Find the lines of data that contain the string "True", then list them.

◆ **Task data**:
************

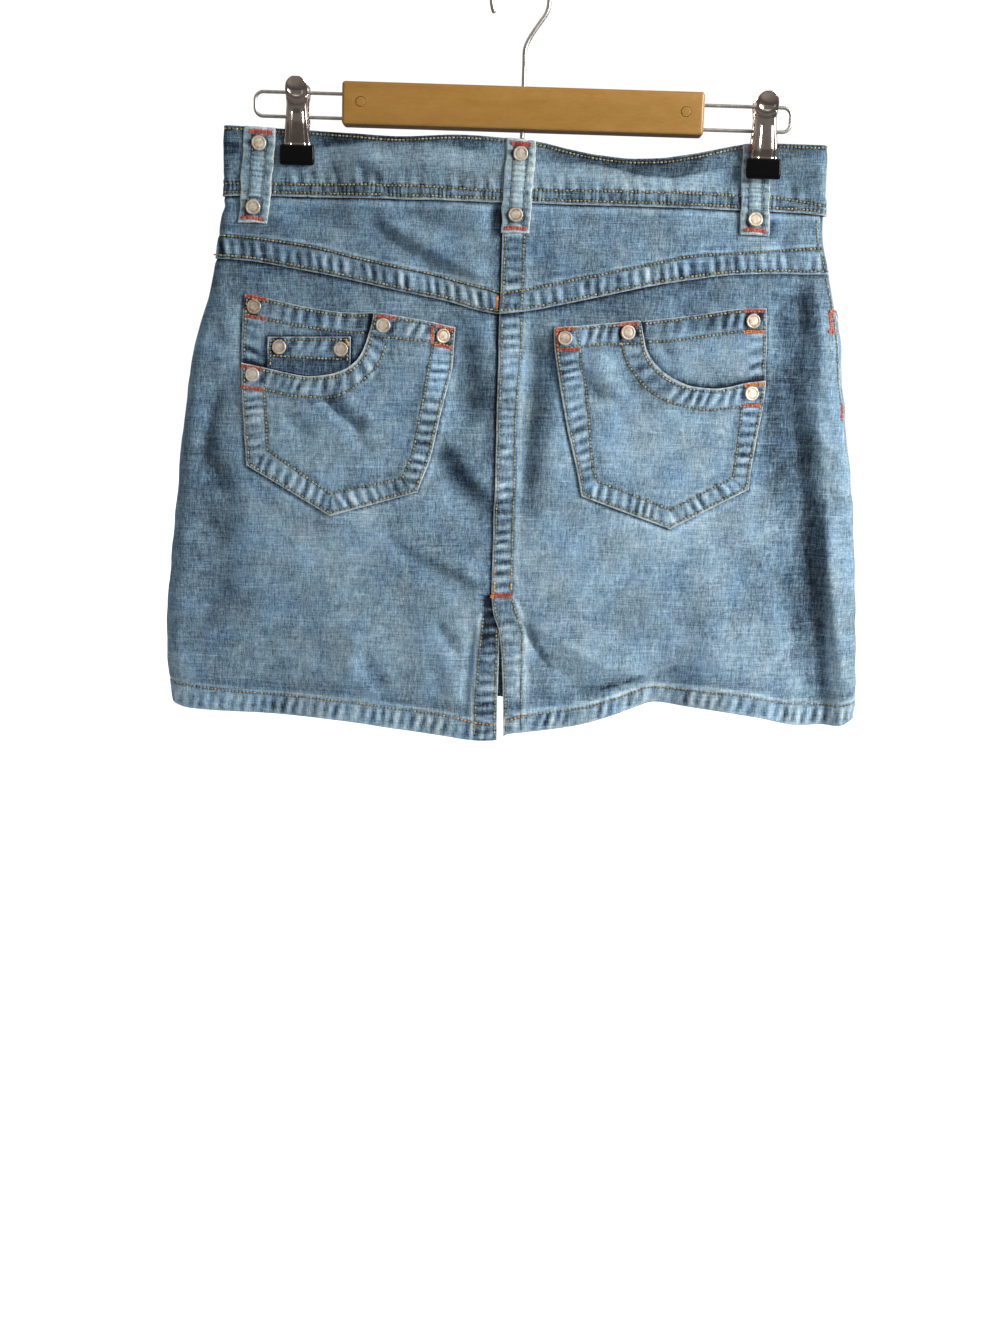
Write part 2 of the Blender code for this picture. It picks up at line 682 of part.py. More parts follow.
# ------------------------------------------------------------------ metal on the cloth
def turned(name, profile, segments, kind):
    """A turned piece on the Z axis: the profile's rows are radius and height,
    from the top of its axis down its outer side."""
    mesh = bpy.data.meshes.new(name)
    mesh.from_pydata([(r * MM, 0, h * MM) for r, h in profile],
                     [(i, i + 1) for i in range(len(profile) - 1)], [])
    obj = finish(bpy.data.objects.new(name, mesh), kind)
    turn = obj.modifiers.new("turn", "SCREW")
    turn.axis = "Z"
    turn.steps = turn.render_steps = segments
    turn.use_merge_vertices = True
    turn.merge_threshold = 0.00005
    turn.use_smooth_shade = True
    return obj


def set_on(obj, side, x, z, out):
    """Puts a piece on the cloth, its own Z pointing straight out."""
    u = u_of(side, x, z)
    normal = (lifted(u, z, 1.0) - lifted(u, z, 0.0)).normalized()
    right = Vector((0, 0, 1)).cross(normal).normalized()
    up = normal.cross(right)
    turn = Matrix((right, up, normal)).transposed().to_4x4()
    obj.matrix_world = Matrix.Translation(lifted(u, z, out) * MM) @ turn
    return obj


def make_trim():
    profile = ((0.0, RIVET_H), (RIVET_TOP_R, RIVET_H), (RIVET_R, RIVET_H * 0.45), (RIVET_R, 0.0), (0.0, 0.0))
    first = None
    for name, (side, x, z, under) in RIVETS.items():
        obj = turned(name, profile, 12, "metal")
        if first is None:
            first = obj.data
        set_on(obj, side, x, z, under + 0.35)
    # The button stands on the end of the waistband that lies outside.
    button = turned("waist_button", (
        (0.0, BUTTON_H - 0.5), (BUTTON_R * 0.62, BUTTON_H - 0.5), (BUTTON_R * 0.74, BUTTON_H),
        (BUTTON_R, BUTTON_H - 0.6), (BUTTON_R, BUTTON_H - 1.5), (3.6, BUTTON_H - 1.9), (3.6, 0.0),
        (0.0, 0.0)), 20, "metal")
    set_on(button, "front", 2.0, -139.0, PASSING + BAND / 2 + 0.5)


# ------------------------------------------------------------------ hanger
def tube(name, points, radius, kind, resolution=2):
    curve = bpy.data.curves.new(name, "CURVE")
    curve.dimensions = "3D"
    curve.bevel_depth = radius * MM
    curve.bevel_resolution = resolution
    curve.use_fill_caps = True
    spline = curve.splines.new("POLY")
    spline.points.add(len(points) - 1)
    for point, at in zip(spline.points, points):
        point.co = (*(Vector(at) * MM), 1.0)
    return finish(bpy.data.objects.new(name, curve), kind)


def arc(centre, radius, start, end, count, y=0.0):
    return [
        (centre[0] + radius * math.cos(a), y, centre[1] + radius * math.sin(a))
        for a in (math.radians(start + (end - start) * i / count) for i in range(count + 1))
    ]


def box(name, size, centre, kind, bevel):
    mesh = bpy.data.meshes.new(name)
    shape = bmesh.new()
    bmesh.ops.create_cube(shape, size=1.0)
    for vertex in shape.verts:
        vertex.co = Vector((vertex.co[i] * size[i] for i in range(3))) * MM
    shape.to_mesh(mesh)
    shape.free()
    obj = finish(bpy.data.objects.new(name, mesh), kind, 40)
    obj.location = Vector(centre) * MM
    if bevel:
        rounding = obj.modifiers.new("rounding", "BEVEL")
        rounding.width = bevel * MM
        rounding.segments = 2
        rounding.limit_method = "ANGLE"
    return obj


def cutter(name, radius, depth, centre, axis):
    mesh = bpy.data.meshes.new(name)
    shape = bmesh.new()
    bmesh.ops.create_cone(shape, cap_ends=True, segments=16, radius1=radius * MM,
                          radius2=radius * MM, depth=depth * MM)
    shape.to_mesh(mesh)
    shape.free()
    obj = bpy.data.objects.new(name, mesh)
    CUTTERS.objects.link(obj)
    obj.location = Vector(centre) * MM
    if axis == "Y":
        obj.rotation_euler.x = math.pi / 2
    obj.hide_render = True
    obj.display_type = "WIRE"
    return obj


def cut(obj, tool):
    made = obj.modifiers.new(tool.name, "BOOLEAN")
    made.operation = "DIFFERENCE"
    made.solver = "EXACT"
    made.object = tool


def make_hanger():
    bar = box("hanger_bar", (2 * BAR_HALF, 2 * BAR_HALF_T, 2 * BAR_HALF_H), (0, 0, BAR_Z), "wood", 1.4)
    cut(bar, cutter("cut_hook", HOOK_WIRE_R + 0.35, 2 * BAR_HALF_H + 6, (0, 0, BAR_Z), "Z"))
    for which, sign in (("left", -1), ("right", 1)):
        cut(bar, cutter(f"cut_plug_{which}", PLUG_R + GAP, 2 * PLUG_DEEP,
                        (sign * PLUG_X, -BAR_HALF_T, BAR_Z + 0.8), "Y"))
        plug = turned(f"bar_plug_{which}", (
            (0.0, PLUG_DEEP - GAP), (PLUG_R, PLUG_DEEP - GAP), (PLUG_R, 0.0), (0.0, 0.0)), 14, "wood")
        plug.matrix_world = Matrix.Translation(
            Vector((sign * PLUG_X, -BAR_HALF_T + PLUG_DEEP - GAP, BAR_Z + 0.8)) * MM
        ) @ Matrix.Rotation(math.pi / 2, 4, "X")

    # The hook: a rod up through the bar, a bend to the side, and the crook.
    neck = ((0.0, -98.4), (0.0, -46.5), (0.9, -42.6), (3.0, -38.2), (6.2, -33.2),
            (9.6, -28.4), (12.0, -25.0))
    points = [(x, 0.0, z) for x, z in neck] + arc((HOOK_X, HOOK_Z), HOOK_R, -20, HOOK_TIP_DEG, 22)
    tube("hanger_hook", points, HOOK_WIRE_R, "chrome")

    for which, sign in (("left", -1), ("right", 1)):
        start, bend = BAR_HALF + 0.35, 5.0
        z_top, z_low = BAR_Z + WIRE_RISE, BAR_Z - WIRE_RISE
        path = [(start, 0.0, z_top)]
        path += arc((WIRE_END - bend, z_top - bend), bend, 90, 0, 4)
        path += arc((WIRE_END - bend, z_low + bend), bend, 0, -90, 4)
        path += [(start, 0.0, z_low)]
        tube(f"hanger_wire_{which}", [(sign * x, y, z) for x, y, z in path], WIRE_R, "chrome", 1)

    # How far out each pad starts: on the band, or over the loop and its rivet.
    on_band = PINCHED + BAND / 2 + 1.5 * GAP
    starts = {("left", "back"): on_band, ("left", "front"): on_band,
              ("right", "back"): 6.3, ("right", "front"): on_band}
    for (which, side), start in starts.items():
        sign = -1 if side == "back" else 1
        x = CLIP_X[which]
        box(f"clip_pad_{which}_{side}", (PAD_W, PAD_T, PAD_H), (x, sign * (start + PAD_T / 2), PAD_Z), "rubber", 0.9)
        shift = start + PAD_T / 2 - LEVER[-1][1]

        def where(s, r, x=x, sign=sign, shift=shift):
            at = r * (len(LEVER) - 1)
            i = min(int(at), len(LEVER) - 2)
            t = at - i
            z, out, half, flange = (LEVER[i][k] + (LEVER[i + 1][k] - LEVER[i][k]) * t for k in range(4))
            out += shift * step((-80.0 - z) / 24.0)
            across, back = ((-1.0, 1.0), (-1.0, 0.25), (-0.86, 0.0), (-0.4, -0.12), (0.4, -0.12),
                            (0.86, 0.0), (1.0, 0.25), (1.0, 1.0))[round(s * 7)]
            return Vector((x + across * half * (-sign), sign * (out - max(back, 0.0) * flange - min(back, 0.0) * 3.0), z))

        sheet(f"clip_lever_{which}_{side}", evenly(7), evenly(len(LEVER) - 1), where, 0.9, "chrome")
    for which in ("left", "right"):
        # The spring between the levers.
        mesh = bpy.data.meshes.new(f"clip_spring_{which}")
        shape = bmesh.new()
        bmesh.ops.create_cone(shape, cap_ends=True, segments=14, radius1=2.9 * MM, radius2=2.9 * MM, depth=9.0 * MM)
        shape.to_mesh(mesh)
        shape.free()
        spring = finish(bpy.data.objects.new(mesh.name, mesh), "chrome", 40)
        spring.rotation_euler.y = math.pi / 2
        spring.location = Vector((CLIP_X[which], 0, BAR_Z)) * MM


clear_scene()
PARTS = new_collection("denim_skirt")
CUTTERS = new_collection("cutters")
CUTTERS.hide_render = True
make_panels()
make_waistband()
make_loops()
make_pockets()
make_trim()
make_hanger()
bpy.context.view_layer.update()
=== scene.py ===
"""The looks of the denim skirt on its clip hanger.

Tables are in millimetres, in the frame of the solids: the origin is the inside
top of the hook, +Z is up, +Y the skirt's front, -Y its back, +X the wearer's
right. A place on the cloth is (side, X, z), where X runs across the back or the
front and goes on round the fold at the side as if the cloth were unrolled.
"""

import math

import bmesh
import bpy
import numpy as np
from mathutils import Matrix, Vector


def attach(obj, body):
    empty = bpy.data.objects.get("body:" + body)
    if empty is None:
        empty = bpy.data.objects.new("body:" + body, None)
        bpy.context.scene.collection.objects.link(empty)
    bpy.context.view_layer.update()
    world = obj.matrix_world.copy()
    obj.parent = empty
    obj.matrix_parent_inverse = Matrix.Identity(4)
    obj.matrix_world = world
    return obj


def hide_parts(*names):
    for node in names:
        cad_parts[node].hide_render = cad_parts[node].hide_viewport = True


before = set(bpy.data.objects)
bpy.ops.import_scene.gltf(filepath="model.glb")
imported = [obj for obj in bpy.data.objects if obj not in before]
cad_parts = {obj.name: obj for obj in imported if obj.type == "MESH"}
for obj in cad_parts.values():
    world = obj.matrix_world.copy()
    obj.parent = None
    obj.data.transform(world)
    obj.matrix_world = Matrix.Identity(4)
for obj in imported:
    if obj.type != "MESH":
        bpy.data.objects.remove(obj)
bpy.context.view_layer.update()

MM = 0.001
PI = math.pi

# ------------------------------------------------------------------ sizes, mm
CENTRE_BACK_X = -10.6
VENT_TOP_Z = -386.5
FRONT_OVERLAP = 17.0
PASSING = 1.15
RIVET_R = 4.75
BAR_HALF, BAR_Z, BAR_HALF_H, BAR_HALF_T = 113.7, -81.4, 13.2, 7.5
PLUG_X, PLUG_R = 102.0, 3.0
WIRE_R, WIRE_RISE, WIRE_END = 1.1, 8.0, 169.0
HOOK_WIRE_R, HOOK_R = 1.4, 17.9
HOOK_X, HOOK_Z, HOOK_TIP_DEG = -3.6, -16.5, 202.0
CLIP_X = {"left": -142.0, "right": 152.6}
PAD_W, PAD_H, PAD_T, PAD_Z = 22.0, 13.4, 3.2, -113.4
PINCHED = 1.2

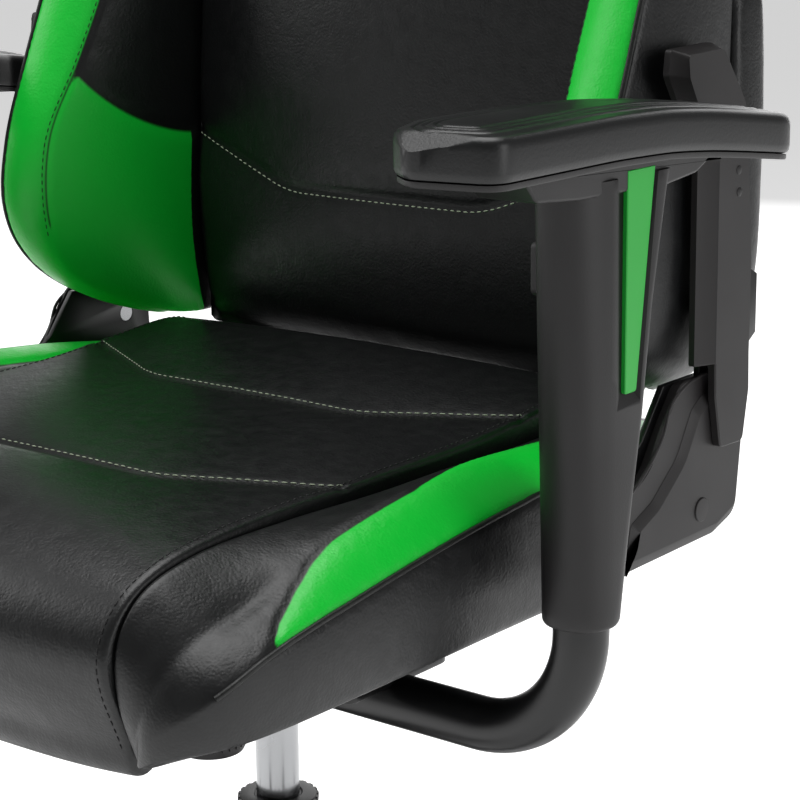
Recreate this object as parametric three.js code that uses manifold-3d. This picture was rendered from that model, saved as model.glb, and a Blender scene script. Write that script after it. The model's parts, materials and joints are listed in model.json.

************

◆ **Correct answer**:
    turn.use_merge_vertices = True
    turn.use_smooth_shade = True
    curve.use_fill_caps = True
    bmesh.ops.create_cone(shape, cap_ends=True, segments=16, radius1=radius * MM,
    obj.hide_render = True
        bmesh.ops.create_cone(shape, cap_ends=True, segments=14, radius1=2.9 * MM, radius2=2.9 * MM, depth=9.0 * MM)
CUTTERS.hide_render = True
        cad_parts[node].hide_render = cad_parts[node].hide_viewport = True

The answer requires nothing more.